→ **Do this**
Return only the stretch of the material below that begins with the line containing "Model this object" and ends with the line containing "# +Y is the", exactly; both of those lines belong to it.

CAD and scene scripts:
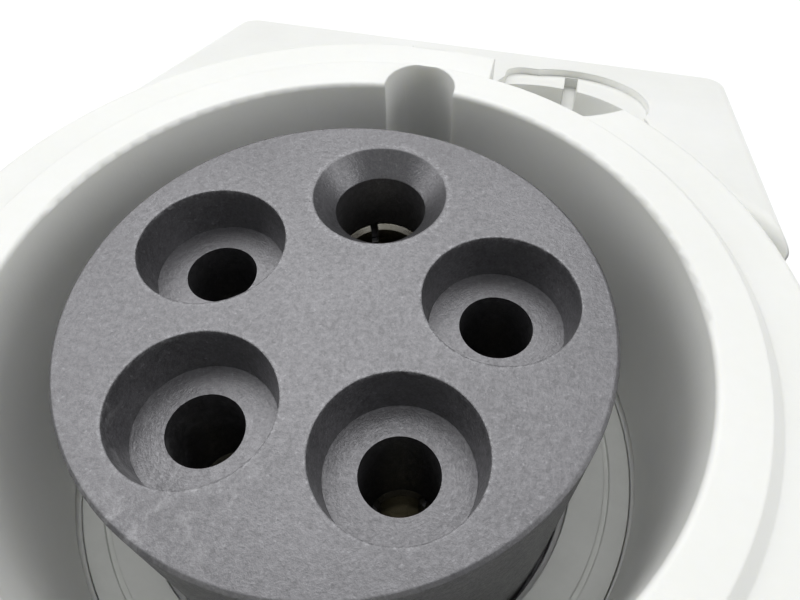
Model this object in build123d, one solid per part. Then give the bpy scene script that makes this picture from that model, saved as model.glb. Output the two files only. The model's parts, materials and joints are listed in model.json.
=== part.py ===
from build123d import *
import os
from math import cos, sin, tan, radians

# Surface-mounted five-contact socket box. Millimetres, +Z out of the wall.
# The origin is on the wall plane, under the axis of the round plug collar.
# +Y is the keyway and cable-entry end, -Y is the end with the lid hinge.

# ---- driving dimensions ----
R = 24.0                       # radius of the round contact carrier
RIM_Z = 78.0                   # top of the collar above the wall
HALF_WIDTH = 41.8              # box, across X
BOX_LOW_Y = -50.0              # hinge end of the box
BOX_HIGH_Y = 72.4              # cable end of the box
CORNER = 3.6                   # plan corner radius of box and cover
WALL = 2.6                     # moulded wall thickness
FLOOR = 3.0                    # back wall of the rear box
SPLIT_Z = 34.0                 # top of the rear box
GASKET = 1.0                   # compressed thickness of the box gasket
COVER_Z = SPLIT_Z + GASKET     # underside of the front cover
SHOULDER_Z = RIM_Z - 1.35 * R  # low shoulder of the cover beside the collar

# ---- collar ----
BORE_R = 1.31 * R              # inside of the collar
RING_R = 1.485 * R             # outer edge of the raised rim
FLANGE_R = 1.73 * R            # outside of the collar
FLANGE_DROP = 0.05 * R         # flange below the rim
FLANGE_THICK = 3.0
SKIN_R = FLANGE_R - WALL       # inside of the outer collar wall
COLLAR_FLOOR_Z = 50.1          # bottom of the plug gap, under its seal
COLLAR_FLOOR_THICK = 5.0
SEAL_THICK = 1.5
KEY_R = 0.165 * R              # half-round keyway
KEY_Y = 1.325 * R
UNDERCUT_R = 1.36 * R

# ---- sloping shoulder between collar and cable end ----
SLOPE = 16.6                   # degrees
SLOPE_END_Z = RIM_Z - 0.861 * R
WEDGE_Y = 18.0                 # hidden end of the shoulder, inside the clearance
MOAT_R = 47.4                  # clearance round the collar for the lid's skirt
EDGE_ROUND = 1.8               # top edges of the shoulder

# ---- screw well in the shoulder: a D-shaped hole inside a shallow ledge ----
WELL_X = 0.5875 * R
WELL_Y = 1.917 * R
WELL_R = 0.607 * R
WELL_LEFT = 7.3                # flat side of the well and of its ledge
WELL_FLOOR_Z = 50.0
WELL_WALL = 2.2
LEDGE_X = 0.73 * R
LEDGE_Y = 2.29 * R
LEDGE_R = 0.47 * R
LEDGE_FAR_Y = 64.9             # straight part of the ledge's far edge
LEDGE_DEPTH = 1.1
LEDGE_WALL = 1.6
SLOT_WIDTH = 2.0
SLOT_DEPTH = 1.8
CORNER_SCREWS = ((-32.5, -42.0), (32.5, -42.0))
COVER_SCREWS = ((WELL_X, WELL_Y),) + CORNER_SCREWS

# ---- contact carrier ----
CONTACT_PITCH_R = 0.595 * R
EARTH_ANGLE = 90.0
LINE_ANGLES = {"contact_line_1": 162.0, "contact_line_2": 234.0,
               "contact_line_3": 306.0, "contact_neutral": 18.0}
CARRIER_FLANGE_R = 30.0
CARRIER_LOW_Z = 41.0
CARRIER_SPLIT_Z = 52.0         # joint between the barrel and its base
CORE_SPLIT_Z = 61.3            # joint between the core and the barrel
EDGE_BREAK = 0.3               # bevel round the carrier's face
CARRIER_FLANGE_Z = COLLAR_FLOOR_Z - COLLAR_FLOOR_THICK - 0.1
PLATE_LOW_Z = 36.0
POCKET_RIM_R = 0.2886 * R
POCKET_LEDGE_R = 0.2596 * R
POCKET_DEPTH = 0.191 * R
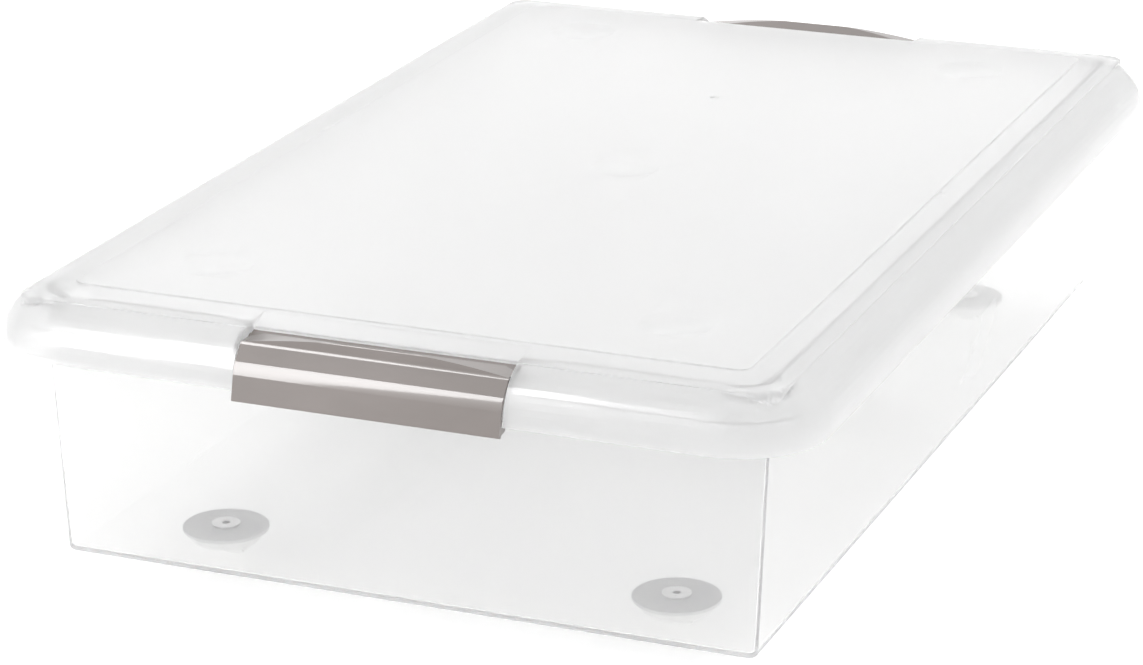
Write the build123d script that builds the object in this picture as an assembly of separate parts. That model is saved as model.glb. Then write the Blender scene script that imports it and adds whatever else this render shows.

* * *

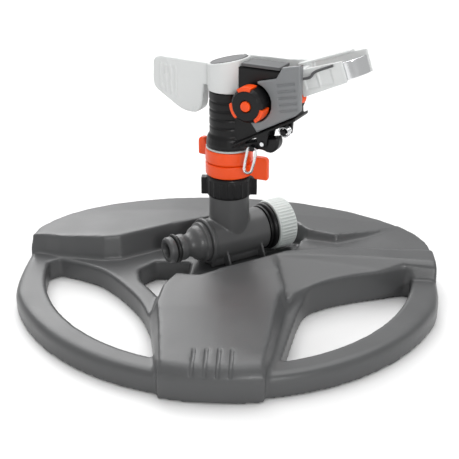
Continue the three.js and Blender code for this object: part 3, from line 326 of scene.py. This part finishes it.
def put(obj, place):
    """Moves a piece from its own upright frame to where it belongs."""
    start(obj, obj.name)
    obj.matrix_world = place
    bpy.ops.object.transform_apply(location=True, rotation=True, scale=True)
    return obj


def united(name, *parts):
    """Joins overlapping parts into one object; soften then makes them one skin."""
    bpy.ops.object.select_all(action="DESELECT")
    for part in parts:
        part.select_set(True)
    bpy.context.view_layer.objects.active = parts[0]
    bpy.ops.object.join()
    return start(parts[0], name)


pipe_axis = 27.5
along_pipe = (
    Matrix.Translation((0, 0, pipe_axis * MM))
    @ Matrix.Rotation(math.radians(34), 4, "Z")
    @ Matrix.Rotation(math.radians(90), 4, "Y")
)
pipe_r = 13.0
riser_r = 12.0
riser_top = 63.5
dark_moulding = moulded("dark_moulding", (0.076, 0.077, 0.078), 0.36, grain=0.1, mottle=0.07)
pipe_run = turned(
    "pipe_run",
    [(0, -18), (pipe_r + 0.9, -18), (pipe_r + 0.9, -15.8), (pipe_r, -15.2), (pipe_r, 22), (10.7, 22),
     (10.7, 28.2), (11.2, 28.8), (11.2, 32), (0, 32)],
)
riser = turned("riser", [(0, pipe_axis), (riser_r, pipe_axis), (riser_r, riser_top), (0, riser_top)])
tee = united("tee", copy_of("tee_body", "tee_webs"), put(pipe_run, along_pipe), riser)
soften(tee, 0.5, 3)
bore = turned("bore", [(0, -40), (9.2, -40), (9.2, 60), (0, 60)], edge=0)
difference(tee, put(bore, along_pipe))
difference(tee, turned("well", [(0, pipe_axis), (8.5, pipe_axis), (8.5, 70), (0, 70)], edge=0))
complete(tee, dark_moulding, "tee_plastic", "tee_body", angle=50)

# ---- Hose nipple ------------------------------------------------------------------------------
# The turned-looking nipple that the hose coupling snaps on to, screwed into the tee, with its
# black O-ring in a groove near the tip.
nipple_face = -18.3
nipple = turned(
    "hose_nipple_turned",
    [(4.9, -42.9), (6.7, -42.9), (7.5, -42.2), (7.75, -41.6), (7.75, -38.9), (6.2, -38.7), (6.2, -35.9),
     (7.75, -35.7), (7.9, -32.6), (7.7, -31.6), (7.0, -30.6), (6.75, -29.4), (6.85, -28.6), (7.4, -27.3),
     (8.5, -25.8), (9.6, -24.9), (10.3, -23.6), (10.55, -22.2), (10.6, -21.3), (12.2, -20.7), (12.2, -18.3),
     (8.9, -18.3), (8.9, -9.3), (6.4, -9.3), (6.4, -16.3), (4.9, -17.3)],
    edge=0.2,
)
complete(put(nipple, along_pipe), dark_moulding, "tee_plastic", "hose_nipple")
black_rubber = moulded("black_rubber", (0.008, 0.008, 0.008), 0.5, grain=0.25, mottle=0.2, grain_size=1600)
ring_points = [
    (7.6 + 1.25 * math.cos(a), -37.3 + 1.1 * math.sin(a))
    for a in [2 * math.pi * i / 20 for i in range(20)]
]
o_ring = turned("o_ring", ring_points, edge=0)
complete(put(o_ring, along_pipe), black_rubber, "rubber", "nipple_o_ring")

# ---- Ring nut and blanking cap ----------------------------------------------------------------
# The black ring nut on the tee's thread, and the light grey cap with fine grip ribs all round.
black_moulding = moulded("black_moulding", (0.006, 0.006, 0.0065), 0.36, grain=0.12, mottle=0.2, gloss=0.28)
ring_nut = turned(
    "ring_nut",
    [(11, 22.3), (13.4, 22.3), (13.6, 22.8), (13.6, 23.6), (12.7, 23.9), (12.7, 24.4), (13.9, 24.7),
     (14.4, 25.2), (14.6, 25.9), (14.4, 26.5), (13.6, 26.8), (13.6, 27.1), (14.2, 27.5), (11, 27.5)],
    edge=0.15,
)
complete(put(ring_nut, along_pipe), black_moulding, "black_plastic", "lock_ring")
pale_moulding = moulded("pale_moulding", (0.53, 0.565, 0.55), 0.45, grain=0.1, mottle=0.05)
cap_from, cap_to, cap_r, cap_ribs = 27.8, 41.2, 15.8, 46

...

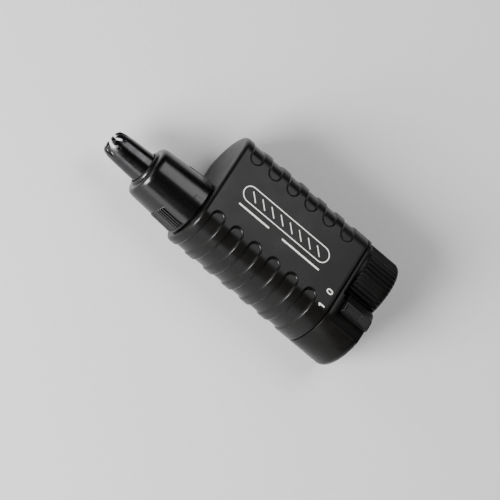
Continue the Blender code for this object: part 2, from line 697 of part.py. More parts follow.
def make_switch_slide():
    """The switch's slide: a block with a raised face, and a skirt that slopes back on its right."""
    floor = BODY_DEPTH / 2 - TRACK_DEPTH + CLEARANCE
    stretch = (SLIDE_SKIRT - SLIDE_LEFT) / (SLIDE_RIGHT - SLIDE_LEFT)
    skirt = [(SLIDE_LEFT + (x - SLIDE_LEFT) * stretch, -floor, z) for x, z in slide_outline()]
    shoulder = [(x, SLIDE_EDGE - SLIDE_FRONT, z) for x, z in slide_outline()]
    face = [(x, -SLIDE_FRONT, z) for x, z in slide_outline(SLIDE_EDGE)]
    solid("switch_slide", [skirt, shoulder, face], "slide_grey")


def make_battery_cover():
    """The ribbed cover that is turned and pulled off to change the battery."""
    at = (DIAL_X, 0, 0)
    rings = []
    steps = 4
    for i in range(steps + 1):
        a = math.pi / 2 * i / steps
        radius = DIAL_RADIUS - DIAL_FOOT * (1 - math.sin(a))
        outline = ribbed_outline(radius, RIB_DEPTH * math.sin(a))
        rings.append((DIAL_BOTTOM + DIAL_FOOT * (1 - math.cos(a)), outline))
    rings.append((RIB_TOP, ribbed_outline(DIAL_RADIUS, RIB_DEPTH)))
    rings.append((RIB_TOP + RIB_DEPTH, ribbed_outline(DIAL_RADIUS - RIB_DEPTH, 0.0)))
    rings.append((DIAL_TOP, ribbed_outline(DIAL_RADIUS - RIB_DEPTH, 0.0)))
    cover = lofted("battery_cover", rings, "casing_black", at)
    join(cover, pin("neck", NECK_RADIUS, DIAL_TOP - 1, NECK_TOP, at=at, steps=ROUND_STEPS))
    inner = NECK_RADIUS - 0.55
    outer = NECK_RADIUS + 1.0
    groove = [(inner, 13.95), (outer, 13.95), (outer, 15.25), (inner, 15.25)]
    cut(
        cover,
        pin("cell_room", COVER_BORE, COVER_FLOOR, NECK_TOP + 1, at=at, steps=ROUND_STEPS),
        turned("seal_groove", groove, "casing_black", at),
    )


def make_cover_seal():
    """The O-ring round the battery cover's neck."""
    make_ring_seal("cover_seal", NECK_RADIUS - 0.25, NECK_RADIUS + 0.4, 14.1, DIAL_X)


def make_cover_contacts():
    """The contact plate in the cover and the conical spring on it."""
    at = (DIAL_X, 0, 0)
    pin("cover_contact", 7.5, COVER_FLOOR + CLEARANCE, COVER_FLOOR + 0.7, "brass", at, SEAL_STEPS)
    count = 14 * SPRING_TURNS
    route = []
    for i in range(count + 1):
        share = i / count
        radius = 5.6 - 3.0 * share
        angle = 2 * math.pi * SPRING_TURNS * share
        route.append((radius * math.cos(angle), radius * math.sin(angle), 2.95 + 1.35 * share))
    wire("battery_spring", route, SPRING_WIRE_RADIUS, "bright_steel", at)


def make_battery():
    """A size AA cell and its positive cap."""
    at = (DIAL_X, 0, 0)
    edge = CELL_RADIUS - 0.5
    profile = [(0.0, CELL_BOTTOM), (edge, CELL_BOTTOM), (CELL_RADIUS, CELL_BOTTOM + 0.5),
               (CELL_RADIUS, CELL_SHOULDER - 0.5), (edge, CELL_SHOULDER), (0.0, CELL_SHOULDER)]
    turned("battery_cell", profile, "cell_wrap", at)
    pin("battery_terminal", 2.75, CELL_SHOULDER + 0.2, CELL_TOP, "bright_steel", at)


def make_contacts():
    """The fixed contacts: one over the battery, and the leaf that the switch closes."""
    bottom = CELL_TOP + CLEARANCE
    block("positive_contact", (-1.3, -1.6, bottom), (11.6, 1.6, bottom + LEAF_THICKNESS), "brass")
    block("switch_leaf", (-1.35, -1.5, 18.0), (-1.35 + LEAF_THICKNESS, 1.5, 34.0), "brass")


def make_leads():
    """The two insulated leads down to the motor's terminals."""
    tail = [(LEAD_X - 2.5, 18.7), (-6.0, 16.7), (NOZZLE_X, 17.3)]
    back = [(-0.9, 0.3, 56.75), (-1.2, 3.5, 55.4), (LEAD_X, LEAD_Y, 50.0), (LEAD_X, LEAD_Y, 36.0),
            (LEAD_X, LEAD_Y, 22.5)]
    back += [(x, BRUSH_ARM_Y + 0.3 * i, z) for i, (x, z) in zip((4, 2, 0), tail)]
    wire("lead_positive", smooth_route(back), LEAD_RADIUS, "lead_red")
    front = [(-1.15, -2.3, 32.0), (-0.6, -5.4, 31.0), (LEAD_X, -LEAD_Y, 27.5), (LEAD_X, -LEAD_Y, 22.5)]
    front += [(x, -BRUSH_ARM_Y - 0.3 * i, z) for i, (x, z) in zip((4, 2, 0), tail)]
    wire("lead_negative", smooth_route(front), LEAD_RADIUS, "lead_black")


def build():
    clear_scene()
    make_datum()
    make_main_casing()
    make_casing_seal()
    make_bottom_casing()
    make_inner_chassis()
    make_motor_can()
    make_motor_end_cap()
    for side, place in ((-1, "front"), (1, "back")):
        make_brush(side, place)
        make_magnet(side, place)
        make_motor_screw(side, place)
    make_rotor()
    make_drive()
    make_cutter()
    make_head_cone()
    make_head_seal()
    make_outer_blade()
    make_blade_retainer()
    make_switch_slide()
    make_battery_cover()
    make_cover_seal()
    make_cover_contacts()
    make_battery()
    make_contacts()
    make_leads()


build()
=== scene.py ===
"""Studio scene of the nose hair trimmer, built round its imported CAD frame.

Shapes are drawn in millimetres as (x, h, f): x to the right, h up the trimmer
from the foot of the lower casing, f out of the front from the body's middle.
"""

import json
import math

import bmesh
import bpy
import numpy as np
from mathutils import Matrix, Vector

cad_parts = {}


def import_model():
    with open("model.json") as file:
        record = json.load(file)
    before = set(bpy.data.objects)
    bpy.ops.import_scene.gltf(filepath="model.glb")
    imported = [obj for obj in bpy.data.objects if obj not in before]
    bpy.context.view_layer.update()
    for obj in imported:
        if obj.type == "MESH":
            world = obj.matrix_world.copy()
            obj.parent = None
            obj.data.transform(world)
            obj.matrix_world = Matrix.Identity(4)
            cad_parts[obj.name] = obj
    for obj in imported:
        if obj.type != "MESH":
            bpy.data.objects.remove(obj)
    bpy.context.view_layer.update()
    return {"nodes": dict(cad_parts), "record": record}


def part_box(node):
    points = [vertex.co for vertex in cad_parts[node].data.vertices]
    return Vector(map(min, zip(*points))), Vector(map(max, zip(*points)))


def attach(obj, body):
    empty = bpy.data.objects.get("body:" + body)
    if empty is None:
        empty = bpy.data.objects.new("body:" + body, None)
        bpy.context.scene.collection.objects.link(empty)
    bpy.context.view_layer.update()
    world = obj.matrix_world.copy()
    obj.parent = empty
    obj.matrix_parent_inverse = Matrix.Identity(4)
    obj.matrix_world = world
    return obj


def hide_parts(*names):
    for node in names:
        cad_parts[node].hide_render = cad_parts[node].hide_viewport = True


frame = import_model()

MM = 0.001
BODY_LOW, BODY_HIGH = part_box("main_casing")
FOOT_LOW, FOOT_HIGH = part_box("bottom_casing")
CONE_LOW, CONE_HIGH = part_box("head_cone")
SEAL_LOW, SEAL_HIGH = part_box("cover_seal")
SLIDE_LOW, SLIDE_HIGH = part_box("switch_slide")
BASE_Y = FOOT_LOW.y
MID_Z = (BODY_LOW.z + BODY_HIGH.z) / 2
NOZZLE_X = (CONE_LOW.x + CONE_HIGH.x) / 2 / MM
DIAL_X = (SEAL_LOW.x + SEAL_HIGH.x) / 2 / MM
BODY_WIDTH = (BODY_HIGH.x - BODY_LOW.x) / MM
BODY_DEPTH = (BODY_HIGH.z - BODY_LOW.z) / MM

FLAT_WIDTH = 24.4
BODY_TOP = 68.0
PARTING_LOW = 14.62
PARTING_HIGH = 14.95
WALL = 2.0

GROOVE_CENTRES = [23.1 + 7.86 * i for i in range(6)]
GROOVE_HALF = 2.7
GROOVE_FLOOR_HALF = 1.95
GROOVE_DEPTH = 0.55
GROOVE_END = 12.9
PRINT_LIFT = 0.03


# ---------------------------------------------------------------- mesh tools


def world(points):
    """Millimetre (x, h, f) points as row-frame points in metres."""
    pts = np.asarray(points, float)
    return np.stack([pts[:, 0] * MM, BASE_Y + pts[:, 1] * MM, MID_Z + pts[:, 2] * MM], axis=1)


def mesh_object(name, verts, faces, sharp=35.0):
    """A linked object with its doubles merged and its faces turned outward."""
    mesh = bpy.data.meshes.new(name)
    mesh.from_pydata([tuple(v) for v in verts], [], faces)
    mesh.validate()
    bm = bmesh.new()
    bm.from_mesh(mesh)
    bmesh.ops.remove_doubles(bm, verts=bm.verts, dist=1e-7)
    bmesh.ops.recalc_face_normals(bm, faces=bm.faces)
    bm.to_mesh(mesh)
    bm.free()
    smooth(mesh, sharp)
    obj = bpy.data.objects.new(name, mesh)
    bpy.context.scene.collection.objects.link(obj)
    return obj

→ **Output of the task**
Model this object in build123d, one solid per part. Then give the bpy scene script that makes this picture from that model, saved as model.glb. Output the two files only. The model's parts, materials and joints are listed in model.json.
=== part.py ===
from build123d import *
import os
from math import cos, sin, tan, radians

# Surface-mounted five-contact socket box. Millimetres, +Z out of the wall.
# The origin is on the wall plane, under the axis of the round plug collar.
# +Y is the keyway and cable-entry end, -Y is the end with the lid hinge.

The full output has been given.